What is interesting is that trend information is much more sophisticated than a lot of people would care about, cause it is a derivative. In your example, the whole card game was based on that and so it made sense, but for example in Netflix case, absolute place is simple info and the ones that you are mentioning are quite complex.
Note that in case of music charts for the example, there is that time information you are mentioning, but the trick is that Top of the chart - so absolute is fixed.
To me this is the key - there is only 1 metric that people can focus on, not many and sometimes it is relative, sometimes it is absolute.
In the examples sited above it seems that context is grounded by the absolute value and the interesting piece of information is the simplified presentation of the derivative.
I'm a new Netflix user but the absolutiness (if I may) of the top 100 is of no interest. Look at the top 10. Not interesting. What is interesting are the big jumps near the bottom of the list.
How would the mechanics of marketing music change if top 10 lists were to be replaced with the "Top 10 movers" or "fastest risers". Would this change how people view the data? I'd like to say that I think it would change how people look for the data. I think they would start at the bottom of the list and work their way up. Rather than starting at the top hits and working their way down. People could feel like they helped 'discover' music by pushing it to the top.
To directly relate it to your product. What would happen if I hovered over a smartlink and instead of seeing an emphasized hard number about it's popularity I simply saw that the link was becoming increasingly popular. What If instead of seeing that no one had clicked the link, I was made to feel that I could be a trend-setter by getting in on that valuable information early (because it was on it's way up).

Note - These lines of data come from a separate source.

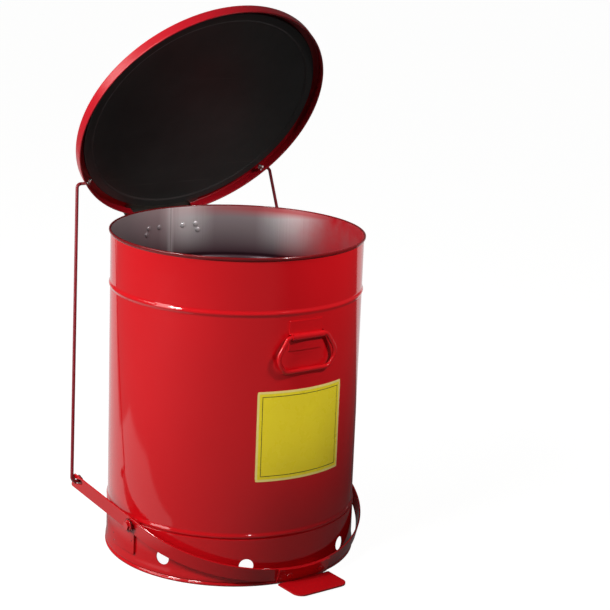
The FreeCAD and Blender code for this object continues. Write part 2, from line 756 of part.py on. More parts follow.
def pedal_plate():
    """The tread: a curved flange on the bow and a round-cornered foot plate, level when it is pressed."""
    back, middle = bow_centre()
    inner = middle + S.strap.number / 2 + S.fit_gap.number
    outer = inner + S.strap.number
    half, height = S.pedal_half.number, S.strap_half.number
    low = -height - S.flange_drop.number
    flange = Part.makeCylinder(outer, height - low, V(0, -back, low))
    flange = flange.cut(Part.makeCylinder(inner, height - low, V(0, -back, low)))
    flange = flange.common(Part.makeBox(2 * half, outer, height - low, V(-half, -back - outer, low)))
    for _, side in SIDES:
        flange = flange.cut(rivet_way(side, outer, back))
    flange.Placement = lever_placement()
    floor, front, rear = S.pedal_under.number, S.pedal_front.number, S.pedal_back.number
    corner = S.pedal_corner.number
    tread = Part.makeBox(2 * half, front - rear, S.strap.number, V(-half, -front, floor))
    standing = [e for e in tread.Edges if abs(e.tangentAt(e.FirstParameter).z) > 0.99
                and e.CenterOfMass.y < -front + 1]
    tread = tread.makeFillet(corner, standing)
    lever_space = Part.makeCylinder(inner, 8 * height, V(0, -back, -4 * height))
    lever_space.Placement = lever_placement()
    tread = tread.cut(lever_space)
    plate = flange.fuse(tread).removeSplitter()
    finished(solid("pedal", plate), "pedal_plate")


def pedal_rivets():
    """The two rivets of the pedal, with heads just clear of the curved strap and flange."""
    back, middle = bow_centre()
    thick, rise, clear = S.strap.number, S.rivet_rise.number, S.rivet_rise.number / 2
    rivets = []
    for i, (_, side) in enumerate(SIDES):
        x = side * S.pedal_rivet_x.number
        centre = V(x, -back - math.sqrt(middle**2 - x * x), 0)
        inner_face = centre + V(0, thick / 2 + clear, 0)
        outer_face = centre - V(0, thick * 1.5 + clear, 0)
        shank = Part.makeCylinder(S.rivet_radius.number, 3 * thick, centre + V(0, thick, 0), -Y_DIR)
        head_in = Part.makeCylinder(S.rivet_head.number, rise, inner_face, Y_DIR)
        head_out = Part.makeCylinder(S.rivet_head.number, rise, outer_face, -Y_DIR)
        rivet = shank.fuse(head_in).fuse(head_out).removeSplitter()
        item = solid(f"pedal_rivet_{i}", rivet)
        item.Placement = lever_placement()
        rivets.append(item)
    finished(grouped("pedal_rivet_set", rivets), "pedal_rivets")


def pivot_bracket(name, side):
    """A pad welded to the skirt with a stand-off boss that takes the pivot bolt."""
    facing = FRONT - side * (-S.bracket_front.number - S.bracket_sweep.number / 2)
    pad = sheet_arc(f"bracket_pad_{name}", S.skirt_radius + S.fit_gap, S.skirt_radius + S.bracket,
                    S.bracket_low, S.bracket_high, S.bracket_sweep / 2, facing)
    start = S.boss_back if side > 0 else -S.boss_face
    boss = cylinder(f"boss_{name}", S.boss_radius, S.boss_face - S.boss_back,
                    PIVOT + V(start.number, 0, 0), X_DIR)
    can_space = cylinder(f"boss_can_space_{name}", S.body_radius + S.bead_proud + S.fit_gap * 2,
                         S.lever_tail_z, V(0, 0, 0))
    over = 5.0
    tap_start = S.boss_back.number - over if side > 0 else -S.boss_face.number - over
    tap_length = S.boss_face - S.boss_back + 2 * over
    tap = cylinder(f"boss_tap_{name}", S.bolt_radius, tap_length, PIVOT + V(tap_start, 0, 0), X_DIR)
    whole = joined(f"bracket_whole_{name}", [pad, cut(f"boss_trimmed_{name}", boss, can_space)])
    finished(cut(f"bracket_tapped_{name}", whole, tap), f"pivot_bracket_{name}")


def pivot_fasteners(name, side):
    """The shoulder bolt that the lever turns on, and the washer under its head."""
    lap = 1.0
    inner = S.body_radius.number + S.bead_proud.number + lap
    washer_in = S.washer_face.number
    washer_out = washer_in + S.washer.number

    def span(low, high):
        return PIVOT + V(low if side > 0 else -high, 0, 0)

    washer = ring(f"pivot_washer_ring_{name}", S.boss_radius, S.bolt_radius, S.washer,
                  span(washer_in, washer_out))
    finished(washer, f"pivot_washer_{name}")
    head_start = washer_out + S.fit_gap.number
    shank_end = head_start + lap
    shank = cylinder(f"bolt_shank_{name}", S.bolt_radius, shank_end - inner, span(inner, shank_end), X_DIR)
    head = doc.addObject("Part::Prism", f"bolt_head_{name}")
    head.Polygon = 6
    bind(head, Circumradius=S.head_flats / math.sqrt(3), Height=S.head)
    head.Placement = FreeCAD.Placement(span(head_start, head_start + S.head.number),
                                       FreeCAD.Rotation(Z_DIR, X_DIR))
    finished(joined(f"bolt_whole_{name}", [shank, head]), f"pivot_bolt_{name}")


# ---------------------------------------------------------------------------------------------
# Carrying handle
# ---------------------------------------------------------------------------------------------


def handle_clip():
    """A curved plate on the can with a pressed channel that holds the handle's top bar."""
    half = math.degrees(math.asin(S.clip_half.number / S.body_radius.number))
    facing = FRONT + math.degrees(math.asin(S.handle_x.number / S.body_radius.number))
    plate = sheet_arc("clip_plate", S.body_radius + S.fit_gap, S.body_radius + S.clip, S.clip_low,
                      S.clip_high, half, facing)
    bar = V(S.handle_x.number, -S.bail_y.number, S.bail_z.number)
    length = S.clip_half * 2
    channel = cylinder("clip_channel", S.channel_radius, length, bar - V(S.clip_half.number, 0, 0), X_DIR)
    over = 5.0
    bore = cylinder("clip_bore", S.bail_radius + S.bail_play, length + 2 * over,
                    bar - V(S.clip_half.number + over, 0, 0), X_DIR)
    can_space = cylinder("clip_can_space", S.body_radius + S.fit_gap, S.rim_height, V(0, 0, 0))
    whole = joined("clip_whole", [plate, channel])
    finished(cut("clip_open", whole, joined("clip_tools", [bore, can_space])), "handle_clip")


def bail_handle():
    """A wire loop, open only where its two ends meet inside the clip."""
    y, top = -S.bail_y.number, S.bail_z.number
    ends_gap = 0.3
    corner_x, corner_r = 40.0, 9.0
    wide_x, wide_z, wide_r = 63.0, 414.0, 22.0
    low_x, low_z, low_r = 46.0, 389.0, 15.0
    half = [V(corner_x, y, top), V(wide_x, y, wide_z), V(low_x, y, low_z)]
    other = [mirrored(point) for point in reversed(half)]
    points = [V(ends_gap, y, top)] + half + other + [V(-ends_gap, y, top)]
    radii = [0, corner_r, wide_r, low_r, low_r, wide_r, corner_r, 0]
    bar = round_bar(bent_wire(points, radii), S.bail_radius.number)
    bar.translate(V(S.handle_x.number, 0, 0))
    finished(solid("bail", bar), "bail_handle")


# ---------------------------------------------------------------------------------------------
# Build, check, write
# ---------------------------------------------------------------------------------------------

can_shell()
bottom_pan()
base_skirt()
label_panel()
hinge_bracket()
hinge_rivets()
hinge_pin()
handle_clip()
bail_handle()
lid_shell()
lid_liner()
lid_hinge_leaf()
lid_rivets()
yoke_strap()
pedal_plate()
pedal_rivets()
for side_name, side_sign in SIDES:
    lift_rod(side_name, side_sign)
    rod_fasteners(side_name, side_sign)
    pivot_bracket(side_name, side_sign)
    pivot_fasteners(side_name, side_sign)

doc.recompute()

failed = [item.Label for item in doc.Objects if "Invalid" in item.State or "Error" in item.State]
assert not failed, f"failed: {failed}"
for item in parts:
    assert not item.Shape.isNull(), f"{item.Label} is empty"
    assert item.Shape.isValid(), f"{item.Label} is not valid"

for item in parts:
    item.Shape.exportStep(f"parts/{item.Label}.step")
    print(f"{item.Label:24s} solids {len(item.Shape.Solids)} volume {item.Shape.Volume / 1000:10.2f} cm3")
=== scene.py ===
"""The looks of a foot-operated round waste can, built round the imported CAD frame.

Metres, Z up, origin on the floor under the can's axis. The pedal is towards -Y and the lid hinge towards +Y.
Lid pieces are modelled shut and swung open; lever pieces are modelled level and laid over.
"""
import json
import math

import bmesh
import bpy
from mathutils import Matrix, Vector


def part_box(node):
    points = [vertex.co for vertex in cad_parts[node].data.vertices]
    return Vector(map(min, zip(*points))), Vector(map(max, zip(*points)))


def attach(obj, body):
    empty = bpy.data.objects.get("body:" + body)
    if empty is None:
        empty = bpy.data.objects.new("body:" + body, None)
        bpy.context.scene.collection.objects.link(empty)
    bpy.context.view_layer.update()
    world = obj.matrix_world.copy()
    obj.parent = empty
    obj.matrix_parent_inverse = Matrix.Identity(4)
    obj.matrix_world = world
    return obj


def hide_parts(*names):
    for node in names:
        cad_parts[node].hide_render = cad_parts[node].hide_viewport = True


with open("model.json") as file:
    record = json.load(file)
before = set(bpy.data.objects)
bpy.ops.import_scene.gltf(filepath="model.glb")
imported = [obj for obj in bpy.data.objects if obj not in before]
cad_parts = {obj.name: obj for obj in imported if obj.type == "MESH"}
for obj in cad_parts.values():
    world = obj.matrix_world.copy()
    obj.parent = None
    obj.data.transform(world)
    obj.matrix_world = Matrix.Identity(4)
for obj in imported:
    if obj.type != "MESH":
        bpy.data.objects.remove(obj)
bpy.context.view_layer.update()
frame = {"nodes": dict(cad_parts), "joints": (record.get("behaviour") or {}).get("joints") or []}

JOINTS = {joint["name"]: joint for joint in frame["joints"]}
MM = 0.001
SIDES = (("left", -1), ("right", 1))

# ---------------------------------------------------------------------------------------------
# Sizes, from the frame where it holds them
# ---------------------------------------------------------------------------------------------

GAUGE = 1.0 * MM
CAN_LOW, CAN_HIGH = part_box("can_shell")
CURL_R = CAN_HIGH.x
BODY_R = CURL_R - 3.1 * MM
RIM_Z = CAN_HIGH.z
SHELL_FOOT = CAN_LOW.z
BEADS = (92.0 * MM, 490.0 * MM)
BEAD_HALF, BEAD_PROUD = 5.0 * MM, 2.2 * MM

SKIRT_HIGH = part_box("base_skirt")[1]
FOOT_R, SKIRT_TOP = SKIRT_HIGH.x, SKIRT_HIGH.z
SKIRT_R = FOOT_R - 2.4 * MM

HINGE = Vector(JOINTS["lid_hinge"]["pos_m"])
OPEN_ANGLE = math.radians(JOINTS["lid_hinge"]["range_deg"][1])
OPENED = Matrix.Translation(HINGE) @ Matrix.Rotation(-OPEN_ANGLE, 4, "X") @ Matrix.Translation(-HINGE)

LID_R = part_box("lid_shell")[1].x
LID_EDGE, LID_TOP = 576.0 * MM, 596.0 * MM
LINER_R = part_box("lid_liner")[1].x

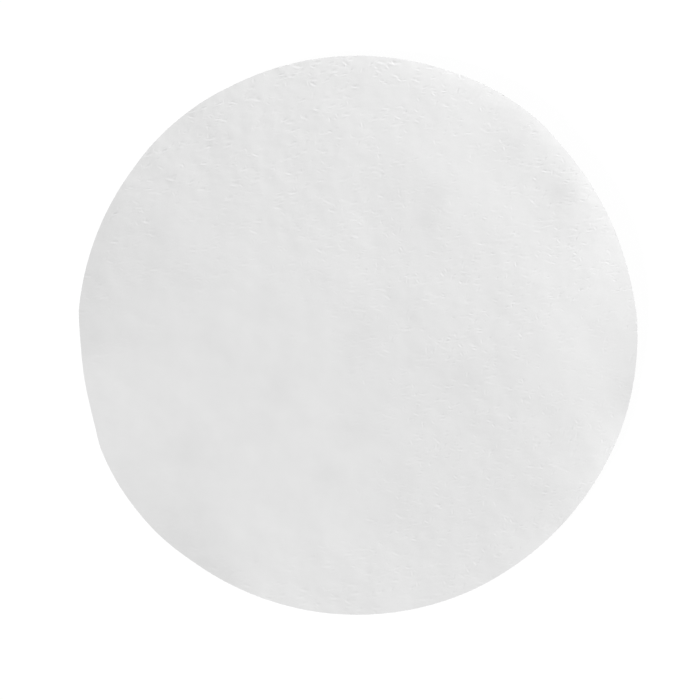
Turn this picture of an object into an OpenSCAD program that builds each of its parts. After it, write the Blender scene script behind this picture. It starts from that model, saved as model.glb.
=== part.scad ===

There's certainly a lot to think about, here.
Good question about relating this back to our product. If you could only see one piece of information - absolute or momentum - what would be most valuable?
However, I think that showing 'momentum' in a way that provokes interaction with the smartlink would let me find the quality in it.
Moving from obscurity to less-than-obscure results in >> momentum.
So, can I come to conclusions with just one piece of information? No. But, there has been a ton of research on the various ways to graphically present data to users so that they still determine value while the application remain intuitive and simple.
I'm so glad you posted this. It's a perfect way to illustrate what I was trying to suggest in a concrete, tangible way. I was huge into trading cards when I was 10-12 and this post brought back some great memories of huddling around Beckett with my friends in the school yard trying to figure out how our collection's relative value was fluctuating. That little arrow really was everything.